Despite strident protests from the Australian mining sector, which included industry-funded advertising campaigns lamenting the negative impact the MRRT would have on the Australian economy, the resources tax has faced few political hurdles and, while not yet passed through the upper house of Parliament at the time of writing, it was fully expected to be implemented by July 1, 2012.
Fears that resources sector investment would suffer under the MRRT have also been laid to rest with the Bureau of Resources and Energy Economics confirming that investment in the sector had reached record highs at the end of November 2011, with more than A$231.8-billion committed in capital expenditure.
“The figures are further evi- dence that the government’s resource taxation reforms are the right policy, at the right time, and are not posing an impediment to continued record investment in our resources sector,” Resources and Energy Minister Martin Ferguson said at the time.
The Organisation of Economic Cooperation and Development (OECD) has also given its support to the MRRT, stating that it was justified on both equity and efficiency grounds.
“This resources rent tax is more efficient than the current royalties system as it raises taxation of finite and immobile resources. This will improve efficiency in the resources sector.”
The OECD has further stated that the switch would improve efficiency of the overall tax system and foster the development of the nonmining sector.
The organisation, however, suggested that the mining tax should be extended to include all commodities and all mining companies, irrespective of earnings, entirely replacing the current royalty system, in an effort to decrease the distortion between the iron-ore and coal industries compared with the other resources industries.
What It Means for Africa
With Australia acting as a benchmark economy for several other resources-based economies, it is likely that the successful introduction of the MRRT would tempt other governments to look at a similar solution for raising revenue.
In fact, research firm Deloitte’s head for the Africa-Australia services group, Jacques van Rhyn, speculated earlier this year that the MRRT would inspire African nations to implement a similar tax.
“I’ve spoken to Ministers who have said: Australia is a wealthy country; if it can bring in a windfall tax, then Africa, which needs it much more, surely should be imposing a similar tax on our nonrenewable resources,” Van Rhyn said in an interview with the Australian Financial Review.
A senior analyst for Control Risks, Thomas Wilson, also told Mining Weekly in 2011 that more African governments were likely to look at raising mining taxes and royalties amid historically high commodity prices.
“I think it’s inevitable. And it’s always been like that – it’s always followed the mineral cycle, he said on the sidelines of a MineAfrica seminar in Toronto.
“Governments look at commo- dity prices and say: ‘We should be getting more out of this’.”
At the end of November last year, Zambia allayed fears that it would reintroduce a mine windfall tax, which was initially abolished in 2009, stating that the measure could harm mining operations and negatively impact on the economy.

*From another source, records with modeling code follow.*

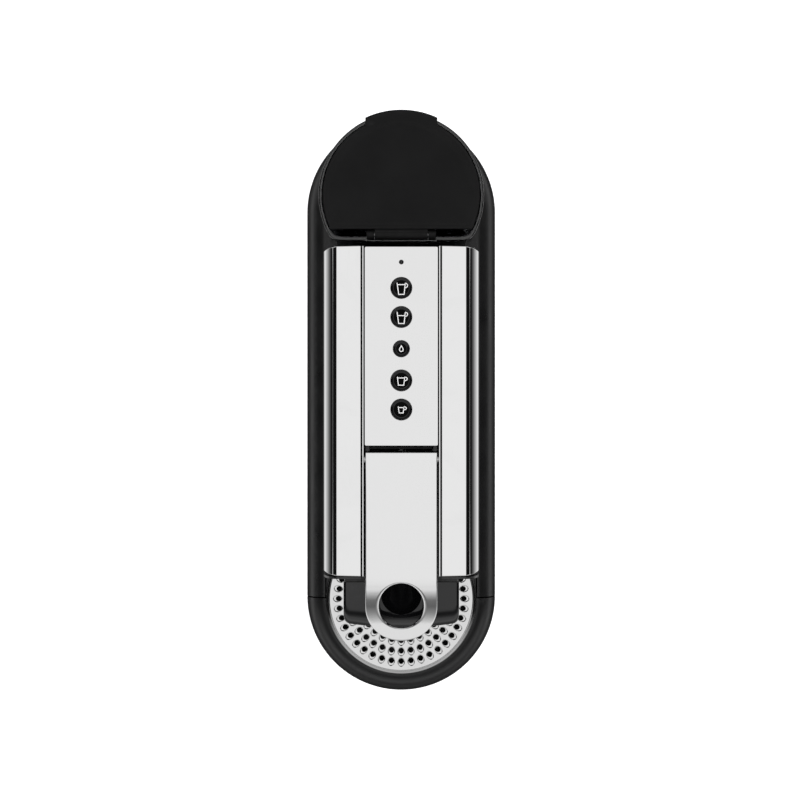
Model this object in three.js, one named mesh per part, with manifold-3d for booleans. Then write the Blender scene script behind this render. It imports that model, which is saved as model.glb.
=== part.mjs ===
// A pod coffee machine: a long, low base with round ends, a narrow body that stands on it and
// reaches forward over the cup, a lever on top, a water tank behind and a drip tray in front.
//
// Frame: millimetres, +Z up, the front (drip tray) towards -Y. The origin is on the table, under
// the middle of the base.

import * as THREE from "three";
import { mergeVertices } from "three/addons/utils/BufferGeometryUtils.js";
import Module from "manifold-3d";

const wasm = await Module();
wasm.setup();

// ---------------------------------------------------------------- driving dimensions

const GAP = 0.3; // between two pieces that rest on each other
const CLEAR = 0.6; // between two pieces that slide past each other
const WALL = 2.5; // moulded walls

// Base
const BASE_WIDTH = 130;
const BASE_LENGTH = 395;
const BASE_HEIGHT = 52;
const FOOT_HEIGHT = 3;
const FOOT_RADIUS = 8;
const FLOOR_THICKNESS = 5;
const RIM_WIDTH = 13; // the rounded shoulder round the base, seen from above
const RIM_RISE = 22; // and its height
const TOE_CHAMFER = 2;

// Screws that hold the base plate
const SCREW_SHANK = 1.6;
const SCREW_HEAD = 3;

// Body and head
const BODY_WIDTH = 97;
const BODY_TOP = 270;
const CORNER_WIDTH = 9; // the body's top corners are quarter ellipses
const CORNER_DROP = 34;
const HEAD_DEPTH = 82; // from the top down to the underside of the head
const HEAD_SETBACK = 28.2; // front of the covers, behind the centre of the drip tray
const COVER_THICKNESS = 2;
const COVER_INSTEP_RADIUS = 16; // where the head's underside meets the column
const DECK_DROP = 7; // from the top of the covers to the deck that the panel stands on
const BULKHEAD_SETBACK = 132.5; // front face of the wall between bin and pump, behind the tray's centre

// Centre strip: control panel, lever and the two rails beside them
const STRIP_WIDTH = 44.4;
const RAIL_THICKNESS = 1.1;
const RAIL_PROUD = 0.3;
const PANEL_THICKNESS = 2.5;
const PANEL_LEVER_GAP = 3.2;

// Buttons, counted from the back
const BUTTON_RADIUS = 6.45;
const WATER_BUTTON_RADIUS = 5;
const BUTTON_PROUD = 0.8;
const BUTTON_BEVEL = 1.6;
const BUTTON_TRAVEL = 1;
const BUTTON_PITCH = 17.7;
const WATER_BUTTON_PITCH = 19.3;
const FIRST_BUTTON_INSET = 25; // from the back edge of the panel
const STATUS_LIGHT_INSET = 9.3;
const STATUS_LIGHT_RADIUS = 1.2;
const BOARD_THICKNESS = 1.6;
const KEYPAD_THICKNESS = 1;

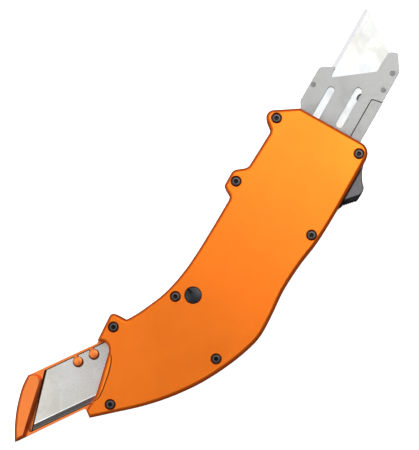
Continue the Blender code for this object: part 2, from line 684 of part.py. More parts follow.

“It would be unwise for the government to introduce a windfall tax when metal prices are unstable and are usually trending downwards,” Finance Minister Alexander Chikwanda said at the time.
However, Africa’s largest copper producer would double copper royalties in the 2012 budget.
In August last year, the Namibian government withdrew its proposal to raise the corporate tax rate on mining companies from 37.5% to 44%, instead proposing a windfall tax when international prices for commodities were high.
The Southern African country, which is renowned as one of the world’s largest offshore diamond producers, would also defer removing the zero-rating for value-added tax on mineral exports, and cut a proposed levy on exports from 5% to between 0% and 2%, depending on the industry.
The Ghana government would meanwhile increase corporate tax on mining companies from 25% to 35% in its 2012 budget, introducing a separate 10% windfall tax on mining profits.
The country was also in talks with gold miners over additional taxes as part of its efforts to benefit from recent gains in the value of gold.
Despite the growing investment in the resources industry in Zimbabwe, the country would hike mining royalties in an effort to increase revenue from mining. Gold royalties would increase from 4.5% to 7%, while royalties on platinum would double to 10% during 2012.
The unity government was also pushing for 51% black ownership for mining companies operating in the country.
South Africa
The Mining Indaba host country has also been the subject of much speculation regarding the ownership of mining operations; however, the most recent speculation was that foreign-owned mining houses operating in Africa were safe – for the moment.
The ruling African National Congress (ANC) in December returned the long-awaited report on mine nationalisation and related policy recommendations, which considers how nationali- sation or similar policies have been carried out in several other countries, for redrafting to improve its presentation.
The report is expected to be complete early this year and raised at a major ANC policy conference in June.
There have been assurances from President Jacob Zuma and other Cabinet Ministers that nationalisation of the mines is not a policy of the ANC-led government.
Mineral Resources Minister Susan Shabangu previously said mine nationalisation was “a wrong and dangerous question to ask in searching for the answer to South Africa’s evil triplets of poverty, inequality and unemployment”.
Apart from the nationalisation debate, it has emerged that South Africa could also be considering an overhaul of its mine tax, with Reuters reporting in March last year that it could use the MRRT as a template.
Deputy Minister for Economic Development Enoch Godongwana said the implementation of a mine tax was one of several options being examined by the National Executive Committee of the ANC.
“I can’t rule that out. We are exploring different possibilities and what will suit our own circumstances,” he was quoted as saying.
“What is the best model we need to develop to ensure that South Africans share in mineral wealth? That is yet to be determined. We are not going to take something off the shelf and simply translate it to South Africa. We need to take a model and modify it to our own circumstances,” he added.